Top-flight clubs are seriously considering telling their players to treat the current hiatus as a replacement of their traditional summer holiday.
Top players have tailored fitness and training programmes from their clubs but could now instead be told to take a full break, the PA news agency understands.
The Premier League is currently shut down until April 30, as the coronavirus pandemic continues to grip the UK.
League bosses want to complete the current campaign, with matches likely to be played behind closed doors to make that happen.
Many of the clubs anticipate further extensions to the existing Premier League suspension, with match action possibly delayed as far as June.
Should the clubs tell their players to take full rest now, then they would be tasked with carrying out a mini pre-season before the league resumes.
If league bosses are able to complete this season’s schedule by the end of June, then players could enjoy a number of weeks break.
But any further slippage in completing this term could reduce the gap between the current campaign and the next season.
The Premier League clubs are therefore looking at the most prudent player welfare measures, and whether asking them to keep working hard amid social distancing and training individually actually represents the best sense.
Liverpool boss Jurgen Klopp and Chelsea manager Frank Lampard have both admitted the difficulties associated with pushing their players during the hiatus.
“Daily or probably weekly we are looking at it, saying ‘well, how do we train? What does it look like?’,” said Blues boss Lampard, assessing the current state of play with his Stamford Bridge squad.
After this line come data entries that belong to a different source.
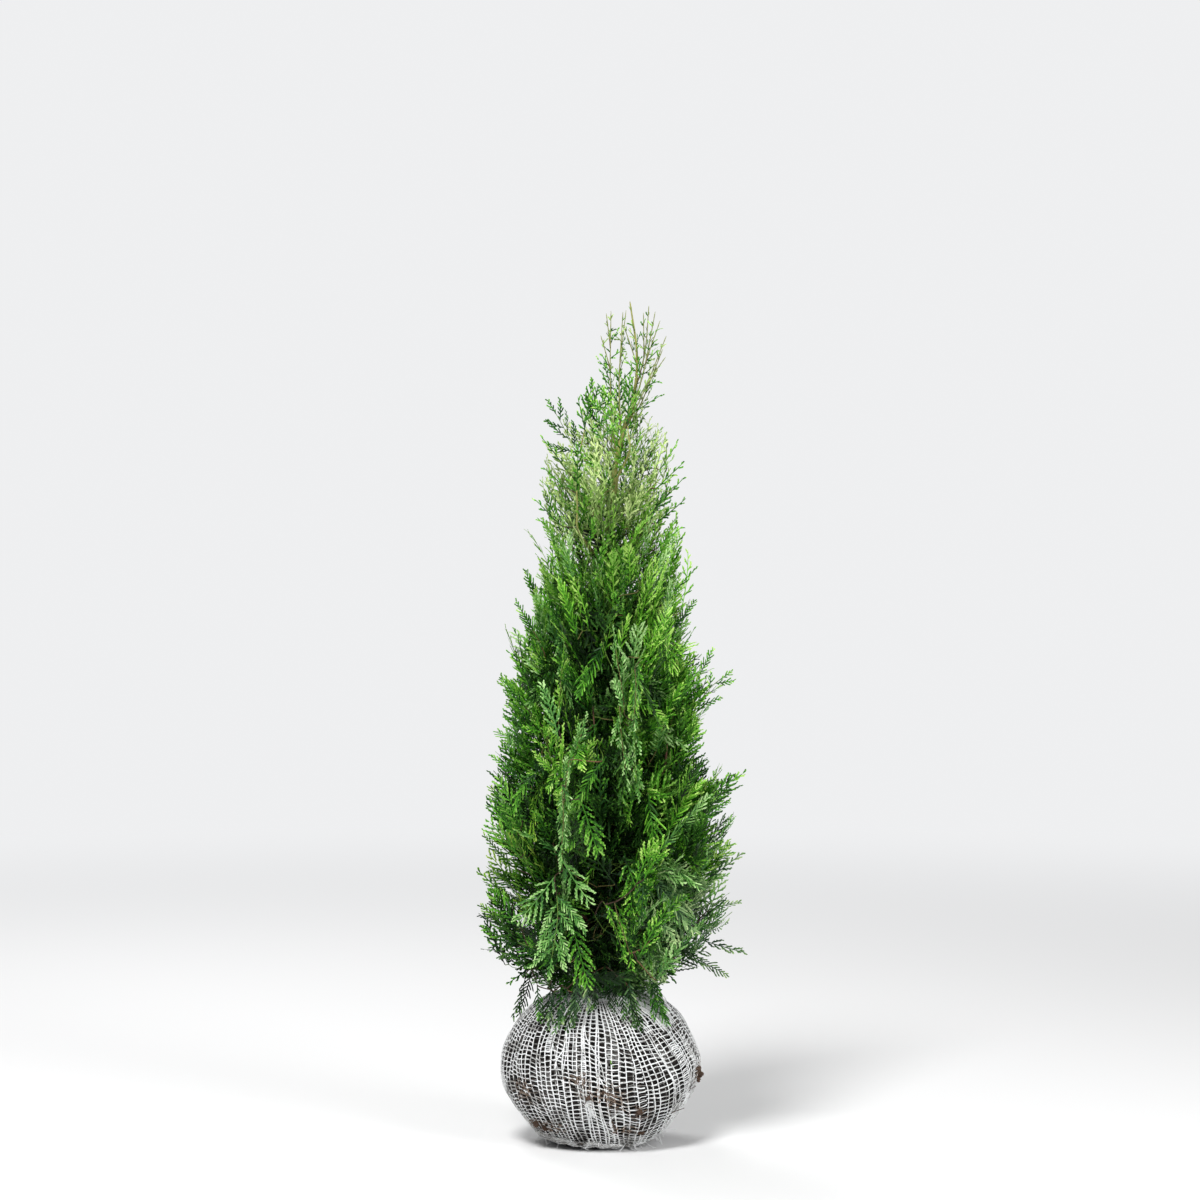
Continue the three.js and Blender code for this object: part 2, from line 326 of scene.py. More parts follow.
@dataclass(frozen=True)
class GrainFinish:
    """Bark or soil: two colours mixed by the grain group, which also roughens the surface."""

    name: str
    dark: tuple[float, float, float]
    light: tuple[float, float, float]
    scale: float
    stretch: float
    blend: float
    relief: float
    roughness: float
    young: tuple[float, float, float] | None = None
    young_heights: tuple[float, float] = (0.0, 1.0)
    ramp: tuple[float, float] = (0.38, 0.66)
    spread: tuple[float, float] = (-0.12, 0.10)
    bump: float = 0.7
    specular: float = 0.25

    def material(self, group: bpy.types.ShaderNodeTree) -> Material:
        """The material.

        Args:
            group: The grain group.

        Returns:
            A material that reads Object coordinates.
        """
        made = bpy.data.materials.new(self.name)
        made.use_nodes = True
        tree, new = made.node_tree, made.node_tree.nodes.new
        shader = tree.nodes["Principled BSDF"]
        grain, ramp = new("ShaderNodeGroup"), new("ShaderNodeValToRGB")
        rough, bump = new("ShaderNodeMapRange"), new("ShaderNodeBump")
        grain.node_tree = group
        grain.inputs["Scale"].default_value = self.scale
        grain.inputs["Stretch"].default_value = self.stretch
        grain.inputs["Blend"].default_value = self.blend
        for end, place, tint in zip(ramp.color_ramp.elements, self.ramp, (self.dark, self.light)):
            end.position, end.color = place, (*tint, 1)
        colour = (ramp, "Color")
        if self.young:
            place, parts = new("ShaderNodeTexCoord"), new("ShaderNodeSeparateXYZ")
            rise, mix = new("ShaderNodeMapRange"), new("ShaderNodeMix")
            rise.inputs["From Min"].default_value, rise.inputs["From Max"].default_value = self.young_heights
            mix.data_type = "RGBA"
            mix.inputs["B"].default_value = (*self.young, 1)
            wired(
                tree,
                (place, "Object", parts, "Vector"),
                (parts, "Z", rise, "Value"),
                (rise, "Result", mix, "Factor"),
                (ramp, "Color", mix, "A"),
            )
            colour = (mix, "Result")
        rough.inputs["To Min"].default_value = self.roughness + self.spread[0]
        rough.inputs["To Max"].default_value = min(self.roughness + self.spread[1], 1)
        bump.inputs["Strength"].default_value = self.bump
        bump.inputs["Distance"].default_value = self.relief
        shader.inputs["Specular IOR Level"].default_value = self.specular
        wired(
            tree,
            (grain, "Mask", ramp, "Fac"),
            (*colour, shader, "Base Color"),
            (grain, "Height", rough, "Value"),
            (rough, "Result", shader, "Roughness"),
            (grain, "Height", bump, "Height"),
            (bump, "Normal", shader, "Normal"),
        )
        return made


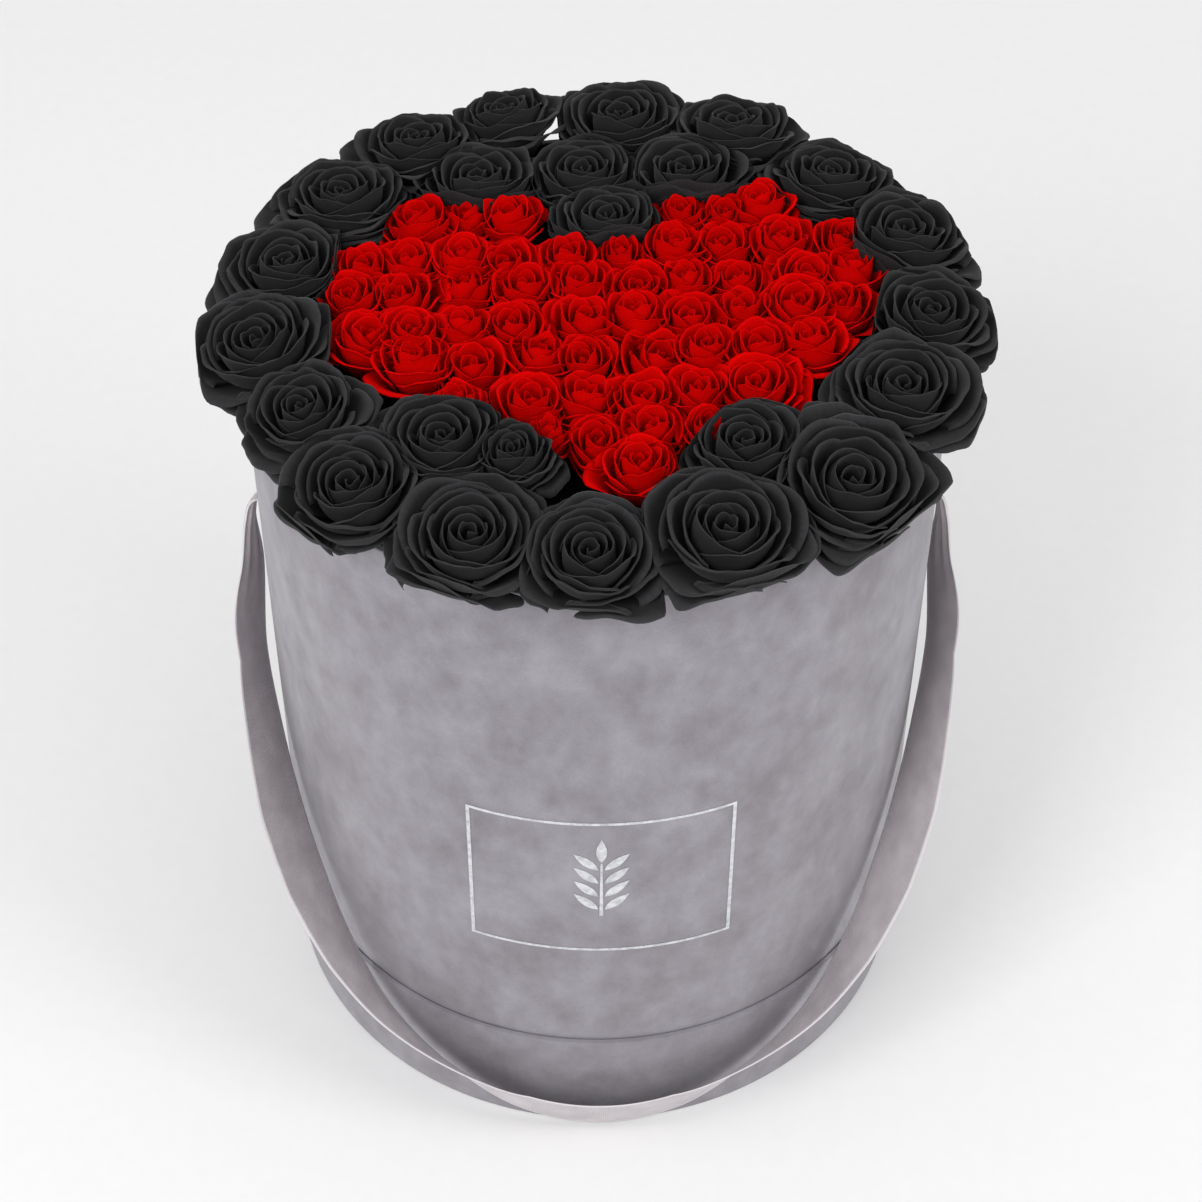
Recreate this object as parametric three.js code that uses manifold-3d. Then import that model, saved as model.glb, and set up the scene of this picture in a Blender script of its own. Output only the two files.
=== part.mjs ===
// Round flower box: a tall velour-covered hat box that stands in its own upturned lid,
// with a ribbon handle and a heart of red rose heads set in a ring of black ones.
// Units are millimetres. Z points up, the front faces -Y, and the ribbon holes are on X.
// The origin is the middle of the lid's underside, on the surface that the box stands on.

import * as THREE from 'three';
import { mergeVertices } from 'three/addons/utils/BufferGeometryUtils.js';
import Module from 'manifold-3d';

const wasm = await Module();
wasm.setup();

// ---- Overall sizes ----
const boxRadius = 170; // outside of the box, over the velour
const boxHeight = 398.5; // from the box's underside to its rim
const lidHeight = 71; // from the standing surface to the lid's open edge

// ---- Sheet thicknesses and clearances ----
const coverThickness = 0.8; // velour with its backing
const paperThickness = 0.4; // black lining paper
const wallBoard = 2.2; // wound cardboard of the box wall
const lidBoard = 1.6; // thinner cardboard of the lid wall
const discBoard = 2.4; // flat cardboard discs
const layerGap = 0.3; // space between glued layers and touching pieces
const lidClearance = 0.5; // all round, between the box and the lid wall

// ---- Inside the box ----
const spacerRadius = 120; // cardboard tube that carries the false floor
const spacerWall = 2.4;
const falseFloorDrop = 40; // from the rim down to the underside of the false floor
const falseFloorThickness = 3;
const foamDrop = 5; // from the rim down to the top of the flower foam
const foamClearance = 0.6; // all round, between the foam and the lining

// ---- Ribbon handle ----
const holeDrop = 98; // from the rim to the ribbon holes, which stay clear of the lid put on top
const holeRadius = 6;
const ribbonWidth = 38;
const ribbonThickness = 1;
const gatheredWidth = 8; // the ribbon's width where it is bunched in a hole
const gatherLength = 55; // from the hole to where it has opened to its full width
const knotRadius = 9;

// ---- Foil print on the front ----
const foilWidth = 131;
const foilHeight = 101;
const foilLine = 1.8;
const foilCentreHeight = 199;
const foilThickness = 0.3;
const sprigHeight = 62;
const sprigLeafPairs = 4;

// ---- Roses ----
const ringInset = 13; // from the outside of the box in to the ring of rose centres
const ringStart = -1.8; // degrees, first rose of the ring, measured from the front
const ringBlooms = [52, 66, 67, 61, 56, 60, 58, 60, 61, 50, 57, 58, 58, 59, 48, 58, 59]; // widths
const ringSetIn = [0, 0, 1, 6, 2, 0, 3, 1, 2, 0, 0, 6, 6, 2, 9, 0, 0]; // how far in from the ring
const blackHeight = 38; // from the foam to the top of a black rose
const redHeight = 37;
const stemRadius = 2;
const stemHoleClearance = 0.9;
const stemDepth = 15; // how deep a stem is pushed in the foam
const petalGap = 0.2; // each rose keeps this far inside the plane shared with its neighbour

// ---- The heart of red roses ----
const heartRows = 8;
const heartShift = 5; // the heart's middle lies this far to the right of the box's axis
const heartTurn = 4.5; // degrees, anticlockwise from above
const heartMargin = 21; // from the ring of centres in to the heart's widest point
const heartTipMargin = 17; // from the ring of centres in to the heart's tip
const lobeShare = 0.47; // how far out each lobe's centre is, as a share of the half width
const redPitch = 27.5; // the spacing of red roses along a row, about
const redDrift = 3.2; // how far a red rose may stand off its even place
const redDriftStep = 12.9; // radians from one rose's drift to the next, so that no pattern shows
const filledGap = 0.35; // a gap between lobes under twice this share of the pitch is filled

// ---- How finely round pieces are divided ----
const tubeSides = 40;
const holeSides = 10;
const stemHoleSides = 5;
const blackSides = 8;
const redSides = 6;
const ribbonStepsPerStop = 3;
const ribbonStrips = 4; // across its width, so that the twisted band stays as thick as it should

// ---- Heights and radii worked out from the sizes above ----
const lidDiscBottom = coverThickness + layerGap;
const lidDiscTop = lidDiscBottom + discBoard;
const lidLiningTop = lidDiscTop + layerGap + paperThickness;
const boxBottom = lidLiningTop + layerGap;
const rim = boxBottom + boxHeight;
const baseDiscBottom = boxBottom + coverThickness + layerGap;
const baseDiscTop = baseDiscBottom + discBoard;
const floorLiningTop = baseDiscTop + layerGap + paperThickness;
const falseFloorBottom = rim - falseFloorDrop;
const foamBottom = falseFloorBottom + falseFloorThickness + layerGap;
const foamTop = rim - foamDrop;
const holeHeight = rim - holeDrop;

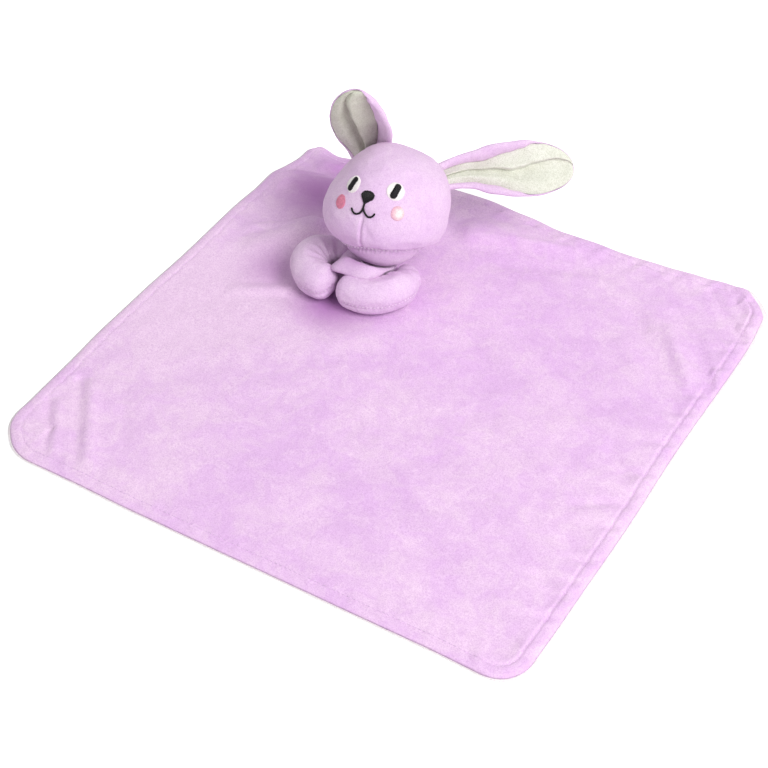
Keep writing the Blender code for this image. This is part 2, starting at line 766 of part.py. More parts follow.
clear_scene()
make_blanket()
make_chest()
make_arm("right", shoulder(-1), RIGHT_ARM_HEADING, RIGHT_ARM_TURN, RIGHT_ARM_LENGTH)
make_arm("left", shoulder(1), LEFT_ARM_HEADING, LEFT_ARM_TURN, LEFT_ARM_LENGTH)
make_head()
make_face()
make_ear("left", 1, LEFT_EAR_REACH, LEFT_EAR_OPENS)
make_ear("right", -1, RIGHT_EAR_REACH, RIGHT_EAR_OPENS)
hang_on_joint("head_joint", NECK_PIVOT, ("head_", "neck_", "eye_", "cheek_", "nose", "mouth"))
for way, side in ((1, "left"), (-1, "right")):
    hang_on_joint("joint_of_ear_" + side, ear_start(way)[0], "ear_" + side)
    hang_on_joint("joint_of_arm_" + side, shoulder(way), "arm_" + side)
report_joints()
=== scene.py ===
# %% [markdown]
# # A plush comfort blanket with a bunny's head
#
# The toy is a square of short-pile plush, 350 mm a side, with a stuffed head, two ears and two
# arms sewn on behind its middle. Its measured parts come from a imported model, and this lesson
# dresses them: each cover becomes a soft surface with seams, stitches and pile, in the place
# that the measured part holds. All lengths are in metres.

# %% Load the measured parts
import math

import bmesh
import bpy
import numpy as np
from mathutils import Matrix, Vector
from mathutils.bvhtree import BVHTree


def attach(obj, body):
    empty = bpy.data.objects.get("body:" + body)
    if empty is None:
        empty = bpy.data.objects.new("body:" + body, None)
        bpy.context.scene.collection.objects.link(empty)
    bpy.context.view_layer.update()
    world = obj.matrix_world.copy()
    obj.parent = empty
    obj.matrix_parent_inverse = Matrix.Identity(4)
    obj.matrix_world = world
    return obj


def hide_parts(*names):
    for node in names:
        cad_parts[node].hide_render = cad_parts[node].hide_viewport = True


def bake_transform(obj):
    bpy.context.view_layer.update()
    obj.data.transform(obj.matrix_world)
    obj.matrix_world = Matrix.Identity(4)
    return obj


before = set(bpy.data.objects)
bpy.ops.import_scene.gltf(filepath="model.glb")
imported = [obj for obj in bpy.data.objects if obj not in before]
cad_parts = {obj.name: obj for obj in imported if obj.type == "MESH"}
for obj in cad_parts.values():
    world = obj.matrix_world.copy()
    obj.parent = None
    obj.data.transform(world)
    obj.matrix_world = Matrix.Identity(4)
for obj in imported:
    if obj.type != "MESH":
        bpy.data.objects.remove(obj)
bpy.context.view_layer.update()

MM = 0.001

# %% [markdown]
# ## Small helpers
#
# Every surface below is worked out as arrays of points, because a plush toy is all smooth
# curves. These helpers turn such arrays into meshes, ease one value into another, and add the
# faint unevenness that stuffing gives. The unevenness is a sum of sine waves with a fixed
# seed, so that it is the same in each run.


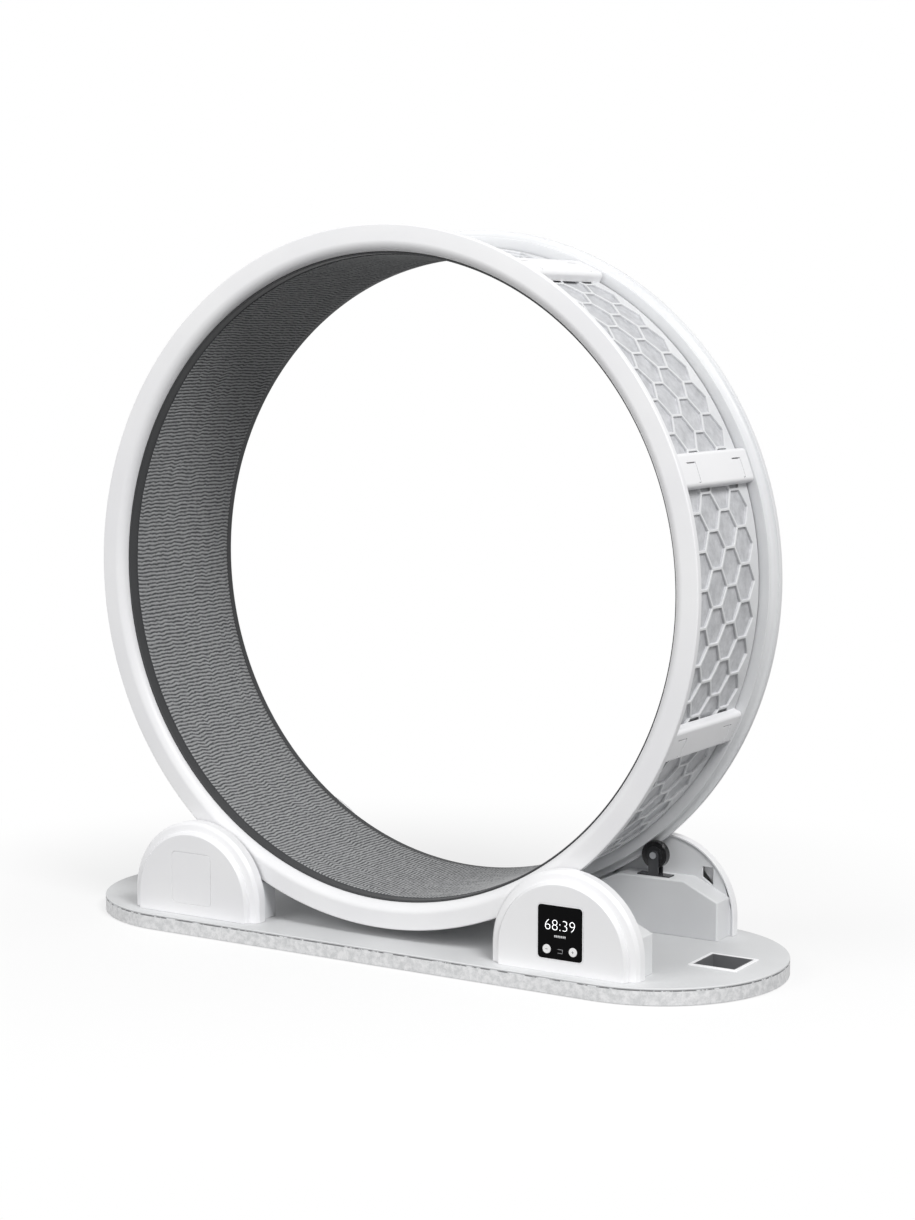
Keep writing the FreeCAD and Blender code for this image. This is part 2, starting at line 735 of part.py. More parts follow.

“The last thing I want to do at this moment when the players are in this position, when we don’t know when the games are going to be, is to try and push and push and push for no reason.”
Anfield chief Klopp conceded the last meeting before the Liverpool players were sent home proved difficult, especially in terms of giving detailed instructions.
“Nobody knew exactly – and nobody knows exactly – how it will go on, so the only way we could do it was to organise it as good as possible for the boys and make sure everything is sorted as much as we can sort it in our little space, in the little area where we are responsible, really,” said Klopp.
“That’s what we did in a very short time, then we sent the boys home, went home ourselves, and here we are still.”